Ce design « brut, presque nu », celui qui peut être qualifié d’originel et peut être même trivial, n’existe qu’à travers le terme de l’objet et la dénomination d’esthétique ou encore de fonctionnalité.
Or, la réduction de ce domaine à cette seule qualification est le résultat d’un manque d’information et de compréhension ajouté à l’appropriation naturelle qu’en a fait la société appuyée par une sur-communication.
En effet, perdue par l’absence de définition et de théorie sur le sujet mais galvanisée par l’importance d’une démarche toujours plus présente, la société s’est faite théoricienne.

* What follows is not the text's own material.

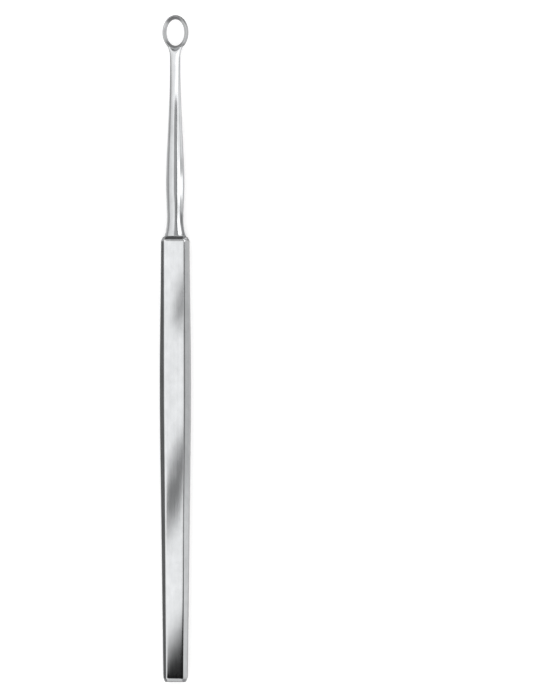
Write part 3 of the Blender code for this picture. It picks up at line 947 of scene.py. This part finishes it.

De la formulation à la défense du concept design, celui qui n’a pas eu le temps d’être qualifié par ses concepteurs s’est finalement fait alpagué par l’Homme. Adopté, diffusé, vulgarisé, mais au moins considéré.
Mais cette appropriation s’est faite à deux vitesses : alors que l’acte s’est développé jusqu’à recouvrir des domaines jusqu’alors insoupçonnés, le terme s’est figé et banalisé jusqu’à entrer dans le dictionnaire comme adjectif. Parler de design aujourd’hui n’a quelque fois plus de rapport avec pratiquer le design d’aujourd’hui. Si, paradoxalement, ce terme s’est répandu par une utilisation abusive, cette utilisation réduit la discipline à un domaine devenu minime face à la force de développement dont elle a fait preuve.
Il suffit ainsi de taper le terme « design » dans la barre de recherche mondialement utilisée de Google pour poser des mots sur cette méprise : « mobilier », « décoration », « meuble », « objets » voire même « tables », « lampes » et « consoles » sont autant de notions associées à ce domaine qui apparaissent et peuplent à elles seuls la première page de recherche. Relancé avec cette fois « designer », Google nous dirige automatiquement vers des « designers industriels », « designers produits » ou encore « designers d’objet ».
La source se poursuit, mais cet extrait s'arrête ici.